To allow attempts to slander and dismantle the security organs, militia, and subsequently the Army, too, implies in fact the disarmament of the socialist state and its abandonment to the mercy of the class enemy.
We wish to underline that in all these questions Kania and Jaruzelski and other Polish comrades expressed agreement to our point of view. But in fact, nothing changed and there was no correction to the policy of concessions and compromise. One position after another is being ceded, ignoring the documents from the past plenum which stated that there was a danger of counterrevolution. In practice, not a single measure has been taken so far to confront it.
Recently the situation inside the party has also caused our particular concern. No more than a month is left before the party congress. Yet the antisocialist forces are setting the tone for the electoral campaign. . . . People openly expressing opportunists' views are being elected to the leaderships of local party organizations. . . . And activists with irreproachable reputations and morals are being pushed out. . . .
Preparation for the congress are also complicated by the so-called movement of horizontal structures. This is a movement for the dismantling of the party. . . . One must not exclude the possibility that during the congress itself an attempt could be made to strike a decisive blow against the Marxist-Leninist forces in the party and to liquidate the party itself.
During the last few months the counterrevoluntionary forces have increasingly been disseminating anti-Soviet views. This is designed to eradicate all the progress achieved by our two parties, to resurrect once again nationalist and anti-Soviet sentiments in Polish society. These slanderers and liars stop at nothing. They say the Soviet Union is plundering Poland when it is well known that the Soviet Union is providing enormous supplementary material aid to Poland in this difficult period. This is being said about the country whose deliveries of oil, cotton, gas, and minerals at prices one to two times lower than world prices -- furnish the principal branches of Polish industry. . . .

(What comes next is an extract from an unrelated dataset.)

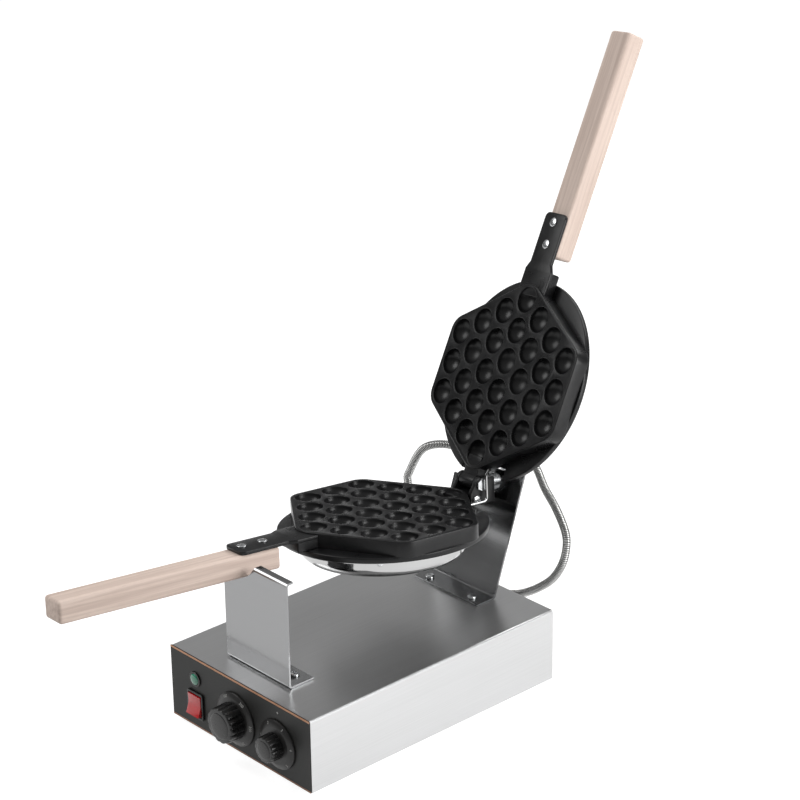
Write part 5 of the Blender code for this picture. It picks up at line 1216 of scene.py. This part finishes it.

We think the possibility of avoiding a national catastrophe still exists. . . . It is now necessary to mobilize all healthy forces to confront the class enemy and fight the counterrevolution. aThis calls for a revolutionary will of the party, of its militants, and of its leadership. Yes, of its leadership. Time does not wait.The party can and should find within itself forces to reverse the course of events and put things into order, in goodwill, even before the congress.
We would like to believe that the Central Committee of the Polish sister party will be able to face its historic responsibilities. We wish to assure you, dear comrades, that in these difficult days, as always in the past, the Central Committee of the Soviet Communist Party, all Soviet communists, the entire Soviet people are with you in their fight.
Our point of view was expressed with precision by comrade Brezhnev in his speech to the 26th Congress. "We shall not abandon the sisterly socialist Poland. We shall not let it be harmed."
[Signed] The Central Committee of the Soviet Communist Party.